**Task to complete:** Reproduce the top of the data verbatim, through and including the line that contains "place.material = mats[SLOT_OF[name]]".

**Data provided:**
-=-=-=-=-

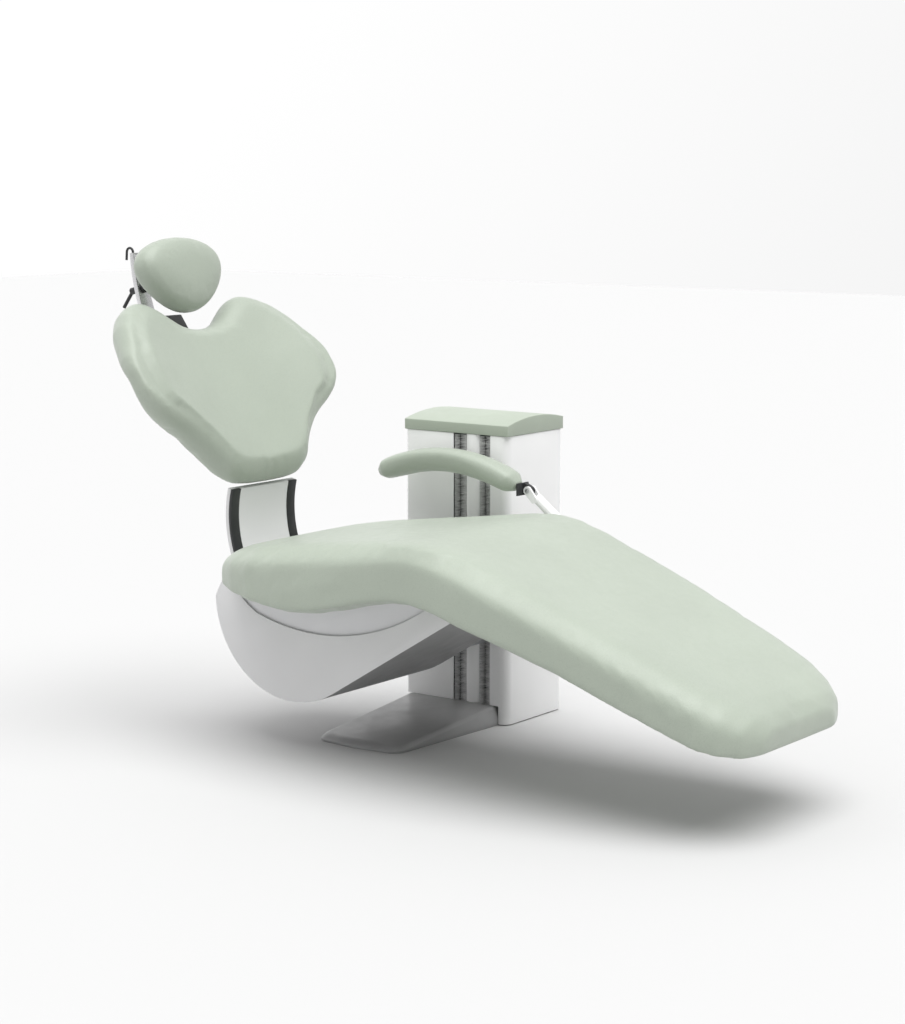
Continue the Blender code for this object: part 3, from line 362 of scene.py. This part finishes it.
def make_materials():
    return {
        "upholstery": vinyl(),
        "column_paint": painted(
            "column_paint", (0.90, 0.90, 0.90), 0.34,
            grain=620.0, depth=0.00007, vary=0.015, coat=0.15,
        ),
        "plate_paint": plate_paint(),
        "cap_plastic": painted(
            "cap_plastic", (0.400, 0.450, 0.375), 0.46, grain=1000.0, depth=0.00008, vary=0.03
        ),
        "shell_plastic": painted(
            "shell_plastic", (0.70, 0.70, 0.705), 0.42, grain=1200.0, depth=0.00007, vary=0.02
        ),
        "seat_pan_paint": painted(
            "seat_pan_paint", (0.69, 0.69, 0.705), 0.40, grain=800.0, depth=0.00006, vary=0.02
        ),
        "brush_fibre": bristles(),
        "black_plastic": rubbery("black_plastic", (0.016, 0.017, 0.018), 0.40),
        "belt_rubber": rubbery("belt_rubber", (0.020, 0.020, 0.021), 0.70),
        "frame_steel": painted(
            "frame_steel", (0.24, 0.245, 0.25), 0.42,
            grain=700.0, depth=0.00008, vary=0.05, metallic=0.2,
        ),
        "bright_steel": brushed("bright_steel", (0.72, 0.72, 0.73), 0.24, (14, 1, 14)),
        "alloy_plate": brushed("alloy_plate", (0.66, 0.67, 0.68), 0.38, (1, 12, 12)),
        # painted shade for the housing's underside: a dark grey
        "belly_shade_paint": painted(
            "belly_shade_paint", (0.270, 0.270, 0.273), 0.40, grain=800.0, depth=0.00009, vary=0.06
        ),
        "pale_panel": painted(
            "pale_panel", (0.80, 0.80, 0.805), 0.36, grain=1200.0, depth=0.00006, vary=0.02
        ),
        "bronze": brushed("bronze", (0.55, 0.40, 0.20), 0.35, (4, 4, 4)),
        "motor_case": painted(
            "motor_case", (0.035, 0.036, 0.040), 0.45, grain=900.0, depth=0.00009, vary=0.10
        ),
    }


def paint(piece, mat):
    """Makes mat the piece's only material."""
    piece.data.materials.clear()
    piece.data.materials.append(mat)


def finish_nodes(mats):
    """Gives every CAD node its material through the object's material slots."""
    for name, node in NODES.items():
        for place in node.material_slots:
            place.link = "OBJECT"
            place.material = mats[SLOT_OF[name]]


# --------------------------------------------------------------- refined pieces
def copy_node(name, piece_name):
    """A new piece with the CAD node's shape, its doubled points merged and flat faces joined."""
    bm = bmesh.new()
    bm.from_mesh(NODES[name].data)
    bmesh.ops.remove_doubles(bm, verts=bm.verts, dist=SAME_POINT)
    bmesh.ops.dissolve_limit(bm, angle_limit=FLAT_ANGLE, verts=bm.verts, edges=bm.edges)
    return mesh_object(bm, piece_name)


def apply_modifiers(piece):
    """Puts the evaluated shape into the piece's own mesh."""
    graph = bpy.context.evaluated_depsgraph_get()
    shaped = bpy.data.meshes.new_from_object(piece.evaluated_get(graph))
    piece.modifiers.clear()
    piece.data = shaped


def refine(mats, name, width):
    """Replaces a hard CAD node by the same shape with its edges rounded over."""
    piece = copy_node(name, name + "_skin")
    edge = piece.modifiers.new("edges", "BEVEL")
    edge.width = width
    edge.segments = BEVEL_STEPS
    edge.limit_method = "ANGLE"
    edge.angle_limit = BEVEL_ANGLE
    edge.use_clamp_overlap = True
    apply_modifiers(piece)
    piece.data.shade_smooth()
    piece.data.set_sharp_from_angle(angle=SMOOTH)
    paint(piece, mats[SLOT_OF[name]])
    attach(piece, BODY_OF[name])
    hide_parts(name)
    return piece


def paint_belly_shade(piece, mat):
    """Paints shade on the housing's curved and sloping bottom: dark grey between its light side
    panels.
    """
    piece.data.materials.append(mat)
    for face in piece.data.polygons:
        outside = abs(face.normal.y) < BELLY_SIDE and face.normal.z < BELLY_UP
        if outside and face.center.z < BELLY_TOP:
            face.material_index = 1


def make_bristles(mats, name):
    """A brush strip whose tufts reach the middle of its slot, where they bear on the arm's webs."""
    low, high = (Vector(corner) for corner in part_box(name))
    middle = 0.5 * (low.x + high.x)
    slot = min(SLOT_X, key=lambda x: abs(x - middle))
    root, inner = (low.x, high.x) if slot > middle else (high.x, low.x)
    tip = slot + math.copysign(BRISTLE_GAP, inner - slot)
    short = math.copysign(BRISTLE_SHORT, inner - slot)
    bm = bmesh.new()
    for i in range(int((high.z - low.z) / BRISTLE_PITCH)):
        foot = low.z + BRISTLE_PITCH * i
        head = foot + BRISTLE_PITCH * BRISTLE_SHARE
        point = 0.5 * (foot + head) + BRISTLE_DROOP * math.sin(7.3 * i)
        reach = tip + short * (1 + math.sin(3.9 * i))
        front = low.y + BRISTLE_RAGGED * (1 + math.sin(2.3 * i))
        outline = (
            (root, foot), (root, head), (reach, point + BRISTLE_TIP), (reach, point - BRISTLE_TIP)
        )
        ring = [bm.verts.new((x, y, z)) for y in (front, high.y) for x, z in outline]
        bm.faces.new(ring[:4])
        bm.faces.new(ring[:3:-1])
        for k in range(4):
            after = (k + 1) % 4
            bm.faces.new((ring[k], ring[k + 4], ring[after + 4], ring[after]))
    bmesh.ops.recalc_face_normals(bm, faces=bm.faces)
    piece = mesh_object(bm, name + "_fibres")
    paint(piece, mats["brush_fibre"])
    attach(piece, BODY_OF[name])
    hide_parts(name)


def refine_all(mats):
    widths = {
        "foot_plate": 0.0016,
        "column_cover": 0.0007,
        "column_cap": 0.0030,
        "slot_divider": 0.0008,
        "lower_housing": 0.0011,
        "seat_pan": 0.0007,
        "leg_rest_pan": 0.0012,
        "back_support": 0.0014,
        "support_cover": 0.0008,
        "support_strip_near": 0.0010,
        "support_strip_far": 0.0010,
        "rear_shield": 0.0010,
        "headrest_bar": 0.0009,
        "headrest_bracket": 0.0012,
        "headrest_guide": 0.0022,
        "armrest_knuckle": 0.0006,
        "back_arm_near": 0.0008,
        "back_arm_far": 0.0008,
        "lift_arm": 0.0010,
        "clamp_knob": 0.0012,
        "seat_rail_near": 0.0007,
        "seat_rail_far": 0.0007,
        "armrest_bracket": 0.0008,
    }
    for name, width in widths.items():
        piece = refine(mats, name, width)
        if name == "lower_housing":
            # painted shade: the housing's bottom faces get the dark grey
            paint_belly_shade(piece, mats["belly_shade_paint"])
        if name == "support_cover":
            paint(piece, mats["pale_panel"])
    for name in NODES:
        if name.startswith("slot_brush"):
            make_bristles(mats, name)


# ------------------------------------------------------------------- soft pads
def voxel_copy(name, piece_name, voxel):
    """A copy of the CAD node with an even mesh, which cloth needs."""
    piece = copy_node(name, piece_name)
    mesh = piece.modifiers.new("even_mesh", "REMESH")
    mesh.mode = "VOXEL"
    mesh.voxel_size = voxel
    apply_modifiers(piece)
    return piece


def relax(piece, rounds):
    """Smooths the skin, which draws its corners in a little."""
    step = piece.modifiers.new("relax", "SMOOTH")
    step.factor = RELAX_SHARE
    step.iterations = rounds
    apply_modifiers(piece)


def push_out(piece, amount):
    """Moves every point along its normal."""
    bm = bmesh.new()
    bm.from_mesh(piece.data)
    bm.normal_update()
    for vert in bm.verts:
        vert.co += vert.normal * amount
    bm.to_mesh(piece.data)
    bm.free()


def inflate(piece, cap):
    """Cloth under inner pressure, each point moving no further than cap."""
    rest = [vert.co.copy() for vert in piece.data.vertices]
    cloth = piece.modifiers.new("fill", "CLOTH")
    cloth.settings.use_pressure = True
    cloth.settings.uniform_pressure_force = CLOTH_PRESSURE
    cloth.settings.quality = CLOTH_QUALITY
    cloth.settings.effector_weights.gravity = 0.0
    cloth.point_cache.frame_start = 1
    cloth.point_cache.frame_end = CLOTH_FRAMES
    for number in range(1, CLOTH_FRAMES + 1):
        SCENE.frame_set(number)
    apply_modifiers(piece)
    SCENE.frame_set(1)
    for vert, start in zip(piece.data.vertices, rest):
        move = vert.co - start
        if move.length > cap:
            vert.co = start + move.normalized() * cap


def subdivide(piece):
    level = piece.modifiers.new("fine", "SUBSURF")
    level.levels = 1
    level.render_levels = 1
    apply_modifiers(piece)


def fit_box(piece, name):
    """Stretches a pad slightly, so that it fills its CAD solid's box but for a small margin."""
    low, high = (Vector(corner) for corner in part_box(name))
    points = [vert.co for vert in piece.data.vertices]
    for k in range(3):
        start = min(p[k] for p in points)
        end = max(p[k] for p in points)
        scale = (high[k] - low[k] - 2 * PAD_MARGIN) / (end - start)
        for p in points:
            p[k] = low[k] + PAD_MARGIN + (p[k] - start) * scale


def pad(mats, name, voxel, draw_in, cap, rounds):
    """An upholstered pad: remeshed, drawn in, filled by pressure, smoothed and brought to size."""
    piece = voxel_copy(name, name + "_cover", voxel)
    relax(piece, rounds)
    push_out(piece, -draw_in)
    inflate(piece, cap)
    relax(piece, SETTLE_ROUNDS)
    subdivide(piece)
    fit_box(piece, name)
    piece.data.shade_smooth()
    paint(piece, mats["upholstery"])
    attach(piece, BODY_OF[name])
    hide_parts(name)


def make_pads(mats):
    pad(mats, "seat_cushion", voxel=0.0060, draw_in=0.0020, cap=0.006, rounds=5)
    pad(mats, "back_cushion", voxel=0.0055, draw_in=0.0020, cap=0.006, rounds=6)
    pad(mats, "headrest_pad", voxel=0.0045, draw_in=0.0020, cap=0.005, rounds=5)
    pad(mats, "armrest_pad", voxel=0.0040, draw_in=0.0015, cap=0.003, rounds=4)


# ------------------------------------------------------------------------ main
make_camera()
make_stage()
make_light()
materials = make_materials()
finish_nodes(materials)
refine_all(materials)
make_pads(materials)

-=-=-=-=-

**Exercise response:**
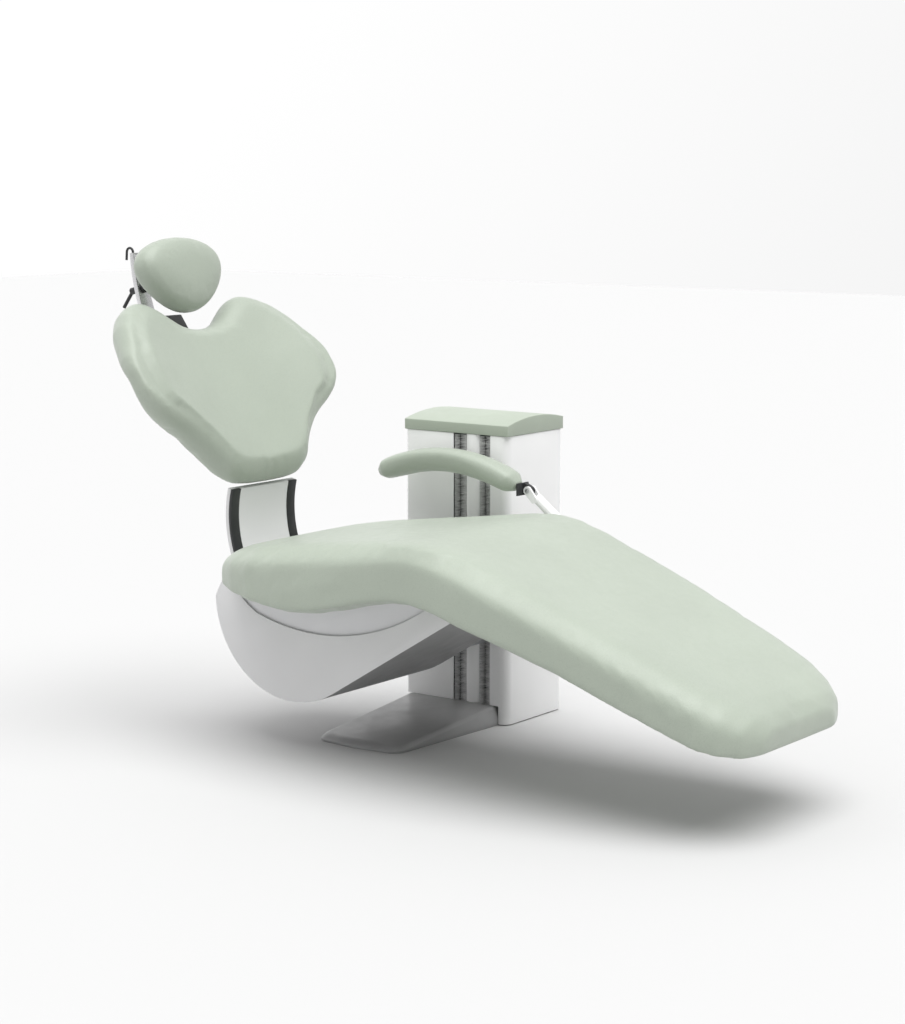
Continue the Blender code for this object: part 3, from line 362 of scene.py. This part finishes it.
def make_materials():
    return {
        "upholstery": vinyl(),
        "column_paint": painted(
            "column_paint", (0.90, 0.90, 0.90), 0.34,
            grain=620.0, depth=0.00007, vary=0.015, coat=0.15,
        ),
        "plate_paint": plate_paint(),
        "cap_plastic": painted(
            "cap_plastic", (0.400, 0.450, 0.375), 0.46, grain=1000.0, depth=0.00008, vary=0.03
        ),
        "shell_plastic": painted(
            "shell_plastic", (0.70, 0.70, 0.705), 0.42, grain=1200.0, depth=0.00007, vary=0.02
        ),
        "seat_pan_paint": painted(
            "seat_pan_paint", (0.69, 0.69, 0.705), 0.40, grain=800.0, depth=0.00006, vary=0.02
        ),
        "brush_fibre": bristles(),
        "black_plastic": rubbery("black_plastic", (0.016, 0.017, 0.018), 0.40),
        "belt_rubber": rubbery("belt_rubber", (0.020, 0.020, 0.021), 0.70),
        "frame_steel": painted(
            "frame_steel", (0.24, 0.245, 0.25), 0.42,
            grain=700.0, depth=0.00008, vary=0.05, metallic=0.2,
        ),
        "bright_steel": brushed("bright_steel", (0.72, 0.72, 0.73), 0.24, (14, 1, 14)),
        "alloy_plate": brushed("alloy_plate", (0.66, 0.67, 0.68), 0.38, (1, 12, 12)),
        # painted shade for the housing's underside: a dark grey
        "belly_shade_paint": painted(
            "belly_shade_paint", (0.270, 0.270, 0.273), 0.40, grain=800.0, depth=0.00009, vary=0.06
        ),
        "pale_panel": painted(
            "pale_panel", (0.80, 0.80, 0.805), 0.36, grain=1200.0, depth=0.00006, vary=0.02
        ),
        "bronze": brushed("bronze", (0.55, 0.40, 0.20), 0.35, (4, 4, 4)),
        "motor_case": painted(
            "motor_case", (0.035, 0.036, 0.040), 0.45, grain=900.0, depth=0.00009, vary=0.10
        ),
    }


def paint(piece, mat):
    """Makes mat the piece's only material."""
    piece.data.materials.clear()
    piece.data.materials.append(mat)


def finish_nodes(mats):
    """Gives every CAD node its material through the object's material slots."""
    for name, node in NODES.items():
        for place in node.material_slots:
            place.link = "OBJECT"
            place.material = mats[SLOT_OF[name]]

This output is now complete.